After reading about two new volumes out just in time for Mother’s Day, I’ve resigned myself to the notion that Mother’s Day will continue to be the hook on which some capitalize on their own insecurities, both intellectually and financially.

Instead of praising stay-at-home moms, what if the media praised all mothers? I’d rather not think about why we need to read about “bad” mothers or “good” mothers. Can’t we just offer help and support to all moms, regardless of what they need?

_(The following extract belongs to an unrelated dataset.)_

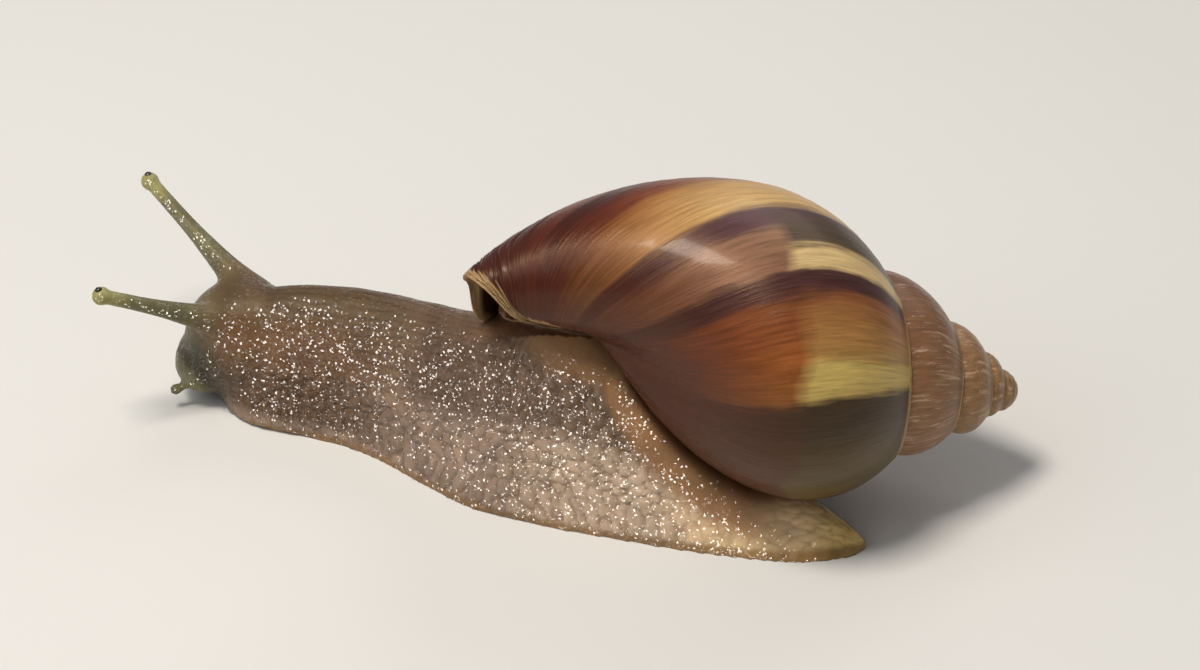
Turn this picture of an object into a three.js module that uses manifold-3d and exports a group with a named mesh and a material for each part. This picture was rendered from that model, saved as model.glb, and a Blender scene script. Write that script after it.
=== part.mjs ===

I love Ayelet Waldman’s prose, but I can’t help wondering why she has a need to draw attention to herself by creating her own firestorm with “admissions” that she loves her husband more than her children or that she’s a self-confessed bad mom. In Waldman’s new book Bad Mother, she details her off-beat mothering experiences, including making sure colorful condoms are on display in her bathroom so her children get used to the idea of birth control, and hitting the “reply all” button on a particularly nasty e-mail exchange with the mother of one of her children’s classmates.

On the other side of the Mother’s Day spectrum is “Dr.” Laura with In Praise of Stay at Home Moms, her hypocritical volume (her son was born in 1985 and her radio show was syndicated in 1994. You do the math) that adds more fuel to the Mommy Wars fire. As an alternative, someone should write, “In Praise of Moms Who Aren’t Judgmental of Other Moms.” But a book like that would be missing one thing.

None of this is really about celebrating or exploring motherhood or examining our frailties as we each approach mothering in our own ways. It’s about money. It’s about selling books. It’s about disguising commercialism as celebration.

As I sit here on Mother’s Day morning with my cup of coffee and the Sunday newspapers (yes, I still get them in hard copy!) I know with certainty that these two books are the only evidence I need that the Mommy Wars will never end. In these troubled times of publishing, anything having to do with motherhood is a sure fire bestseller, especially if it’s aimed at driving that wedge further into the hearts of moms about whether they’re doing the right thing for their families. Because nothing sells books better than fanning the flames of our insecurities.

Maybe if I start now, I can come up with something that will sell a few volumes next year — maybe I can call it “In Praise of Bad Stay at Home Moms and the Moms Who Hate Them?”